2 FTC v. Boehringer Ingelheim Pharmaceuticals, Inc., 892 F.3d 1264, 1267-68 (D.C. Cir. 2018) (attorney client privilege applies to communications related to negotiating terms of an antitrust settlement); In reKellogg, Brown & Root, Inc., 756 F.3d 754, 759-60 (D.C. Cir. 2014) (attorney client privilege applies to communications related to internal investigation).

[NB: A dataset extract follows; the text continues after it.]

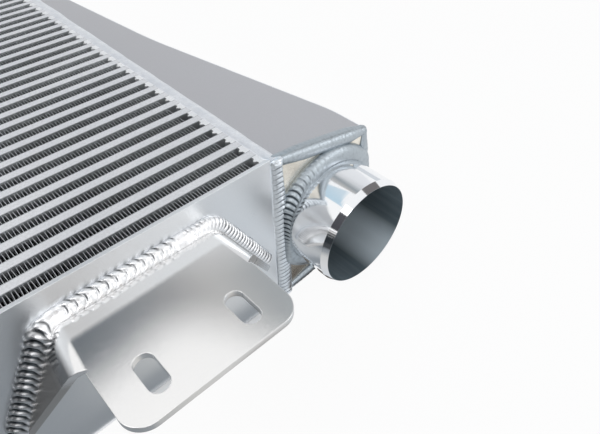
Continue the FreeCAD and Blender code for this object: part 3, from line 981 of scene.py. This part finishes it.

3 Moore v. United States, 285 A.3d 228 (D.C. Nov. 17, 2022). The court, in a 2-1 decision, overturned Moore’s convictions because of the erroneous admission of statements he made to his then defense attorney in a prior criminal case expressing hostility to and arguably threats against a prosecutor. The majority applied an avowedly “permissive” standard to the privilege in the context of a defendant’s communications to an appointed defense lawyer. Moore is not really an example of a “dual purpose” communication; the specific statements were not made to obtain legal advice, but they “related to” an indigent client’s significant purpose of obtaining legal advice. Moore’srationale for extending the privilege is to protect the attorney client relationship in a context in which understanding (and to some extent managing) a client’s emotional state can be vital to providing effective representation.
4 In reality most communications involve “mixed questions” or the application of law to fact. The difficulty in identifying a single primary purpose, in this view, may come from the interdependence of legal and business considerations, for example, in arriving at the best settlement possible from the client’s perspective in light of both legal and business constraints, rather than the difficulty in measuring the relative importance of independent purposes.
5 Under the current Restatement, for the privilege to apply, the “client must consult the lawyer for the purpose of obtaining legal assistance and not predominantly for another purpose.” Restatement (Third) of the Law Governing Lawyers § 72, cmt. c. That standard is inconsistent with a version of a “significant purpose” that would apply to any legitimate purpose, however unimportant it may be in relation to other purposes.